On February 13, 2015, the plaintiffs in New Jersey Carpenters Health Fund, et al., v. Residential Capital, LLC, et al., No. 08-cv-8781 (S.D.N.Y.) filed an unopposed motion for certification of the class and to approve a preliminary settlement.  The complaint, originally filed in 2008, included claims for materially false and misleading statements in securities offering documents under the Securities Act of 1933 against Citigroup, Goldman Sachs, and UBS as underwriters for 16 mortgage-backed securities transactions in 2006 and 2007.  The class consists of investors who purchased the certificates, with the majority of the settlement funds set aside for investors who purchased their certificates within ten days after the relevant initial offering.  The proposed $235 million settlement does not include a $100 million settlement with Residential Capital, LLC that had previously been reached in the case.  Motion.

RMBS Fraud Claims Against Bank of America Dismissed

On February 6, 2015, Judge Stanley Chesler of the United States District Court for the District of New Jersey granted in part and denied in part Bank of America’s motions to dismiss two related cases filed against it by several Prudential Insurance Company affiliates.  Prudential asserted common law fraud, misrepresentation, and RICO claims against several Bank of America entities arising out of Prudential’s investment in $1.9 billion in RMBS.  Judge Chesler dismissed Prudential’s fraud claim, holding that Prudential failed to adequately allege falsity and/or scienter in connection with alleged misstatements concerning occupancy status, appraisals, and credit ratings.  He also held that, for the 21 securitizations at issue for which Bank of America served as underwriter only, Prudential failed to allege with the required specificity which Bank of America entity made which challenged representations.  Judge Chesler dismissed both of Prudential’s negligent misrepresentation claims.  He granted Prudential limited leave to amend in connection with the fraud claim relating to those securitizations for which Bank of America served as underwriter only.  Opinion.

Goldman Sachs Settles RMBS Suit

On February 6, 2015, plaintiffs Union Central Life Insurance, Ameritas Life Insurance, and Acacia Life Insurance filed a letter with the court stating that they had reached an agreement with Goldman Sachs to settle claims arising out of the insurance companies’ investments in RMBS sponsored by Goldman Sachs.  The details of the settlement are not public.  The plaintiffs had asserted causes of action for violations of federal securities laws as well as for common law fraud, negligent misrepresentation, and unjust enrichment.  Letter.

S&P Settles RMBS Lawsuits for $1.375 Billion

On February 2, Standard & Poor’s Ratings Services settled claims brought by the Department of Justice, 19 states and the District of Columbia related to credit ratings it issued and maintained for RMBS and CDOs before the financial crisis.
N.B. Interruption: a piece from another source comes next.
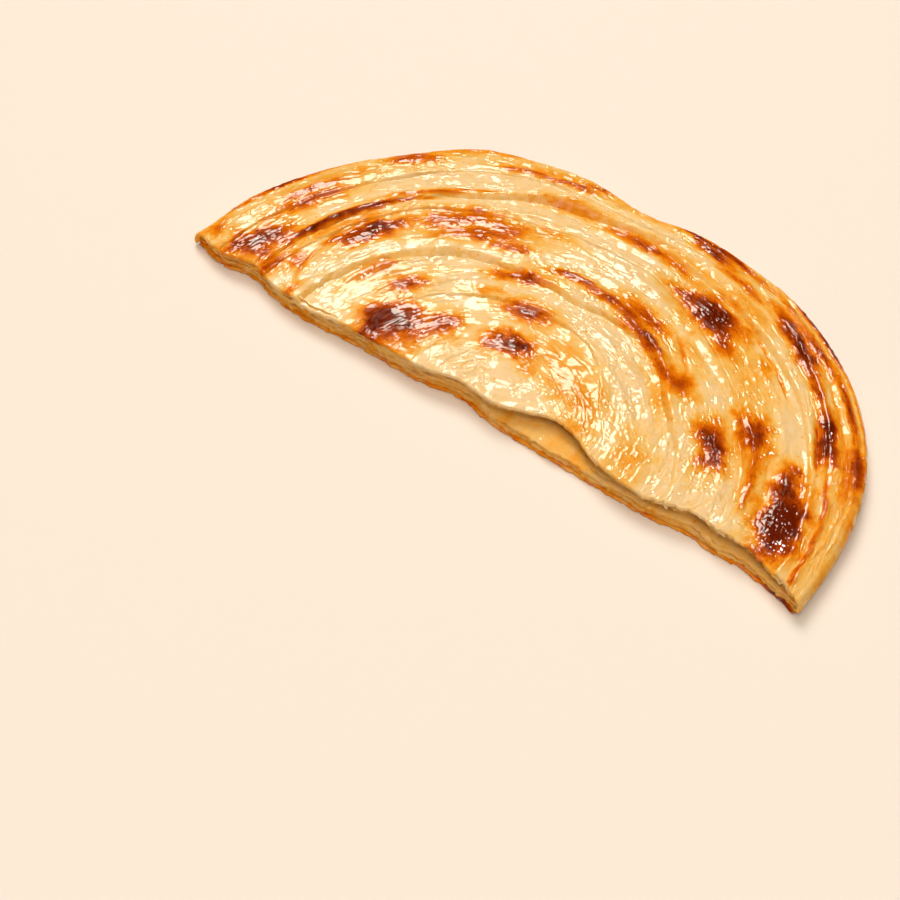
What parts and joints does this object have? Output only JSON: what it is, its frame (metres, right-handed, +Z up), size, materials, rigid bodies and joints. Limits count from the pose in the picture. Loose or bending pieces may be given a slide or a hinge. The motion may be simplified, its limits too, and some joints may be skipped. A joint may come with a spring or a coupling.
{
  "type": "half paratha flatbread",
  "caption": "Half of a round layered flatbread, cut straight across, with a coiled, browned top and flaky layers at its cut side.",
  "frame": {"origin": "middle of the piece's box, at its flat underside", "axes": "+X along the straight cut, towards the square corner; +Y from the cut towards the round rim; +Z up through the thickness"},
  "size_m": [0.1982, 0.1008, 0.0088],
  "materials": {
    "griddled_dough": "oily, browned in patches"
  },
  "bodies": {
    "root": {"paratha_half": "griddled_dough"}
  },
  "joints": []
}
As part of the settlement, it agreed to pay a total of $1.375 billion, with $687.5 million paid to the Department of Justice and $687.5 million to the states and District of Columbia.  Settlement Agreement.
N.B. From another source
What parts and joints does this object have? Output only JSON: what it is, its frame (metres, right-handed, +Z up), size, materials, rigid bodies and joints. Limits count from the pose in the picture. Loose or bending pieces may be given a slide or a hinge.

Also on February 2, S&P settled similar claims brought by the California Public Employees’ Retirement System (CalPERS). The terms of that settlement agreement have not been made public.

 

JP Morgan Settles RMBS Lawsuit for $500 Million

On February 1, JP Morgan Chase & Co. settled federal securities claims brought by investors led by the Public Employees’ Retirement System of Mississippi and the New Jersey Carpenters Health Fund related to Bear Stearns’ sale of $17.58 billion in residential mortgage-backed securities. The settlement is subject to approval by U.S. District Judge Laura Taylor Swain of the United States District Court of the Southern District of New York.  Settlement Agreement.

ResCap Liquidating Trust Repurchase Lawsuit Survives Motion to Dismiss in Part

On February 3, Judge Martin Glenn of the United States Bankruptcy Court of the Southern District of New York denied defendants’ motions to dismiss four adversary proceedings brought by the liquidating trust for Residential Capital LLC against several originators of residential mortgage loans. The court ruled that the ResCap Liquidating Trust was the real party in interest and therefore had standing to pursue claims against the originators for breach of representations and warranties. The defendants also argued that the Trust lacked standing to sue with regard to loans that had been securitized, because a predecessor ResCap entity had assigned its rights concerning those loans to third-parties. The court rejected this argument, holding that the scope of the assignments raised factual questions that could not be resolved at the motion to dismiss stage. The court granted defendants’ motion to dismiss claims with respect to certain loans as time-barred, holding that New York’s six-year statute of limitations expired as to all loans sold to ResCap prior to May 14, 2006 (six years before the adversary proceedings were filed). Finally, the Court declined to rule on the scope of the remedy available to the Trust at the pleading stage.  Memorandum Opinion and Order.